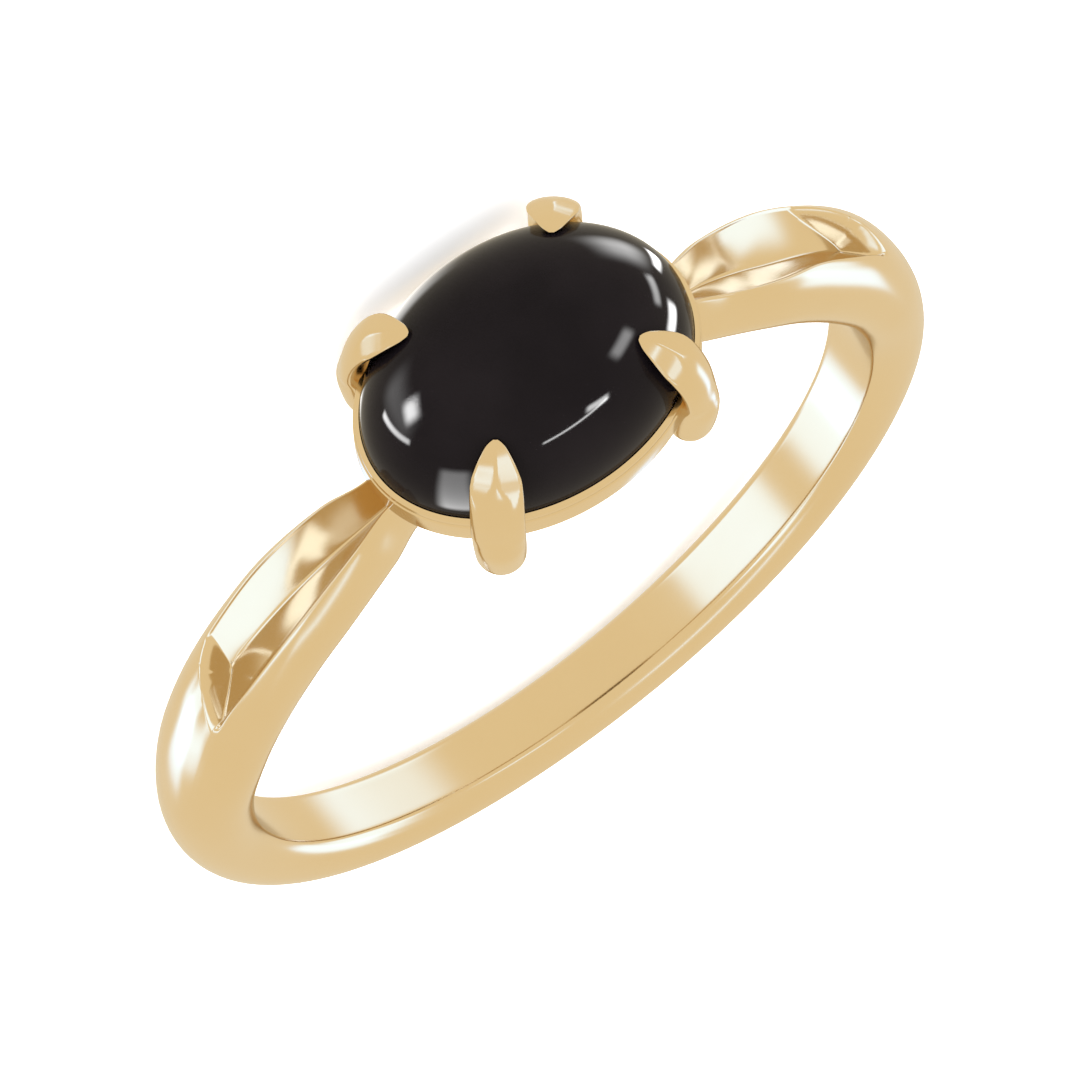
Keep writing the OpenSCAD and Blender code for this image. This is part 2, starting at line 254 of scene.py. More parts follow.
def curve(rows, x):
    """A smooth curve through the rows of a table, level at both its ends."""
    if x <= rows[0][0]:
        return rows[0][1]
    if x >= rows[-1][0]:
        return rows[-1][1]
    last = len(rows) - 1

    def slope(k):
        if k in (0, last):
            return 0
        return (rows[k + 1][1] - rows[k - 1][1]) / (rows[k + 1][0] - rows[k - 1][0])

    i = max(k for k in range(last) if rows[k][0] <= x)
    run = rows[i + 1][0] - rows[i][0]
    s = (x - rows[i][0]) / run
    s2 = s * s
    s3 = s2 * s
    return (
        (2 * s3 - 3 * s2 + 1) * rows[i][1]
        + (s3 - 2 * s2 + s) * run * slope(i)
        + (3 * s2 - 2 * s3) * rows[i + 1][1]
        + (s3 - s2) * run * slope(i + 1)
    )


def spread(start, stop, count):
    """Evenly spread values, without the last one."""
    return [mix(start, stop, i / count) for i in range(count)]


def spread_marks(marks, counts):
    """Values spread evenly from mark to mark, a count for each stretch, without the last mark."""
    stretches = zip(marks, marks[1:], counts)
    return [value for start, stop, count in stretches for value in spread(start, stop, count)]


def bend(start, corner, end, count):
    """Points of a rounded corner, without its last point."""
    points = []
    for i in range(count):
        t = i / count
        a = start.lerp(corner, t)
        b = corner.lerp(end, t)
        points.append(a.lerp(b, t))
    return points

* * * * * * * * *

WHAT IS REQUIRED> From the preceding material, extract every line exactly.

EXERCISE RESULT>
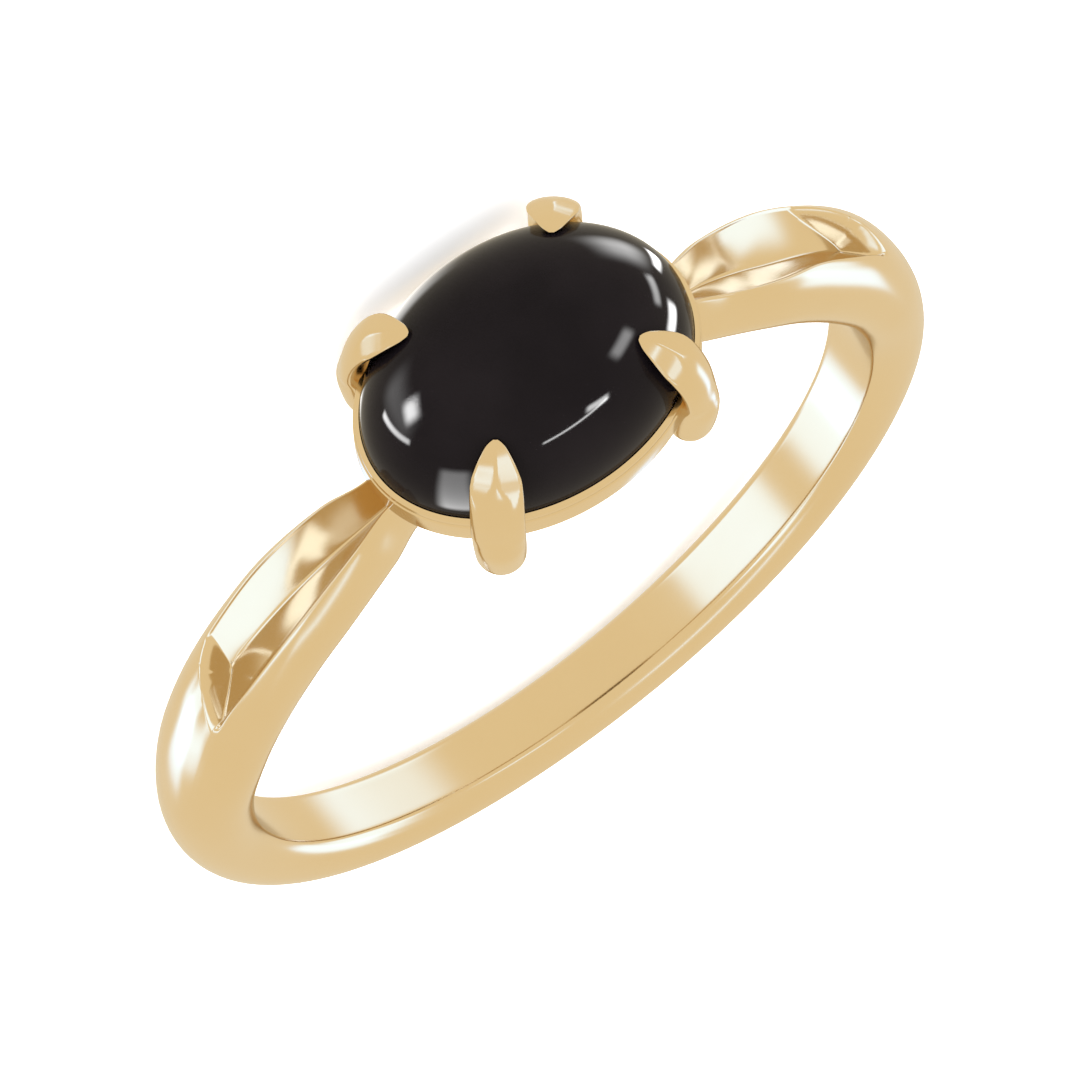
Keep writing the OpenSCAD and Blender code for this image. This is part 2, starting at line 254 of scene.py. More parts follow.
def curve(rows, x):
    """A smooth curve through the rows of a table, level at both its ends."""
    if x <= rows[0][0]:
        return rows[0][1]
    if x >= rows[-1][0]:
        return rows[-1][1]
    last = len(rows) - 1

    def slope(k):
        if k in (0, last):
            return 0
        return (rows[k + 1][1] - rows[k - 1][1]) / (rows[k + 1][0] - rows[k - 1][0])

    i = max(k for k in range(last) if rows[k][0] <= x)
    run = rows[i + 1][0] - rows[i][0]
    s = (x - rows[i][0]) / run
    s2 = s * s
    s3 = s2 * s
    return (
        (2 * s3 - 3 * s2 + 1) * rows[i][1]
        + (s3 - 2 * s2 + s) * run * slope(i)
        + (3 * s2 - 2 * s3) * rows[i + 1][1]
        + (s3 - s2) * run * slope(i + 1)
    )


def spread(start, stop, count):
    """Evenly spread values, without the last one."""
    return [mix(start, stop, i / count) for i in range(count)]


def spread_marks(marks, counts):
    """Values spread evenly from mark to mark, a count for each stretch, without the last mark."""
    stretches = zip(marks, marks[1:], counts)
    return [value for start, stop, count in stretches for value in spread(start, stop, count)]


def bend(start, corner, end, count):
    """Points of a rounded corner, without its last point."""
    points = []
    for i in range(count):
        t = i / count
        a = start.lerp(corner, t)
        b = corner.lerp(end, t)
        points.append(a.lerp(b, t))
    return points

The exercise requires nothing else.